Por suerte en las librerías que venden solamente títulos nuevos también se encuentran personas que comparten esa espiritualidad por la cultura. Aquí en Montevideo, en mi barrio, hay una gran librería de ese tipo donde Soledad y Facundo saben de libros y atienden con calidez, y en su patio, al fondo, Romina, nos sirve el café que disfrutamos en familia. Lo recuerdo porque la última vez que estuve allí, dejé mi bolsa de tela, esa de la discordia, olvidada en aquel patio. Cuando salía del local, por mi propia decisión y no porque me habían echado, Romina me detuvo para devolverme la bolsa.

Es la misma bolsa de tela con la cual visito al librero de usados del barrio, Jorge. Nunca me vigiló, tampoco me echó, e incluso llevo libros que pago días después, lo cual sospecho que por estar desligado del mercantilismo convencional resultaría inconcebible para aquella librería de la que me expulsaron. Es que una librería puede ser tanto más que un negocio como sus encargados lo quieran, y la de Jorge es el ejemplo, porque organiza una olla popular todas las semanas.

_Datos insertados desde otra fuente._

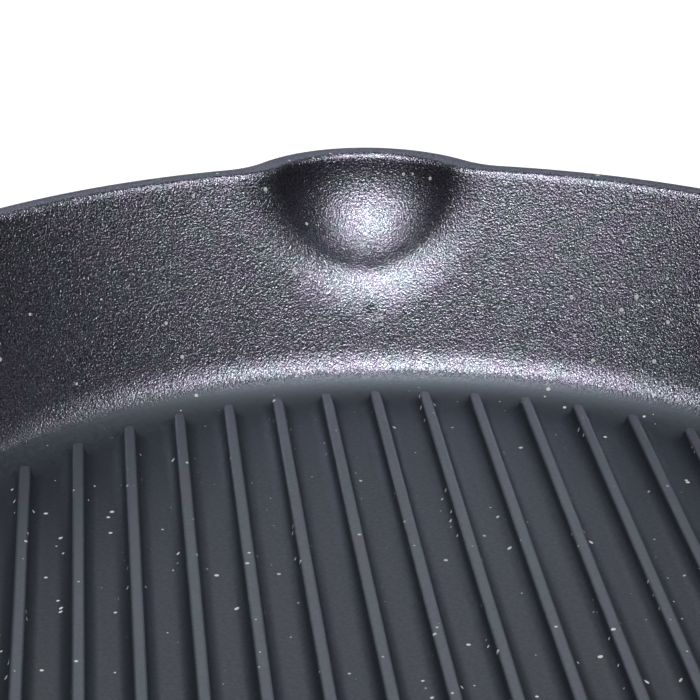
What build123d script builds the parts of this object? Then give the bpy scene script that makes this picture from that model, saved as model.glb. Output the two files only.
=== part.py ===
"""Round cast-iron grill pan with two pouring spouts, a helper ear and a bolted-on wooden handle.

The pan stands on Z = 0 and its axis is Z. The ribs run along Y, from spout to spout.
The long handle leaves the wall towards -X and climbs; the helper ear is on the +X side.
Everything is in millimetres.
"""

import os
from math import cos, radians, sin, sqrt, tan

from build123d import *

# Pan casting
rim_radius = 140.0
pan_height = 51.4
base_thickness = 4.5
wall_top_width = 5.5
wall_slope = 25.5
inner_foot_radius = 16.5
outer_foot_radius = 12.0
rim_inner_bevel = 1.2
rim_outer_bevel = 1.2

# Grill ribs
rib_pitch = 11.2
rib_height = 3.5
rib_base_width = 3.8
rib_draft = 12.0
rib_foot_run = 4.0
rib_root_depth = 1.0

# Pouring spouts, one at each end of the ribs
spout_reach = 11.0
spout_inner_share = 0.486
spout_outer_share = 0.636
spout_inner_blend_share = 9 / 70
spout_outer_blend = 8.0

# Helper ear
ear_tilt = 8.0
ear_thickness = 9.0
ear_reach = 29.0
ear_root_half_width = 52.0
ear_tip_half_width = 37.0
ear_bar_width = 12.0
ear_corner_radius = 17.0
ear_drop = 8.0
ear_edge_bevel = 2.4

# Neck that carries the handle
neck_climb = 12.0
neck_drop = 14.0
neck_length = 44.0
neck_root_half_width = 21.0
neck_root_half_height = 10.0
neck_waist_share = 0.5
neck_waist_half_width = 14.5
neck_waist_half_height = 9.8
neck_spigot_length = 10.0
thread_radius = 4.0
thread_clearance = 0.05
thread_depth = 22.0
hole_beyond_thread = 3.0

# Heat collar between iron and wood
collar_length = 22.0
collar_seat_radius = 10.2
collar_radius = 13.2
slip_clearance = 0.1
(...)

Lo que sucedió en la librería del barrio Palermo es un ejemplo de la obsesión con vigilar y castigar, con pagar y consumir, unas condiciones que se repiten en otros ámbitos, y que teñida de irritación, se difunde en toda la sociedad. Frente a esto, entre los posibles antídotos está el ejemplo de ese librero de barrio, quien además de mantener esa olla, regala, al que quiere, un libro. Esos actos tan simples, como ayudar y obsequiar, otra vez convierten a los libros, y a ese tipo de librerías, en un instrumento de cambio.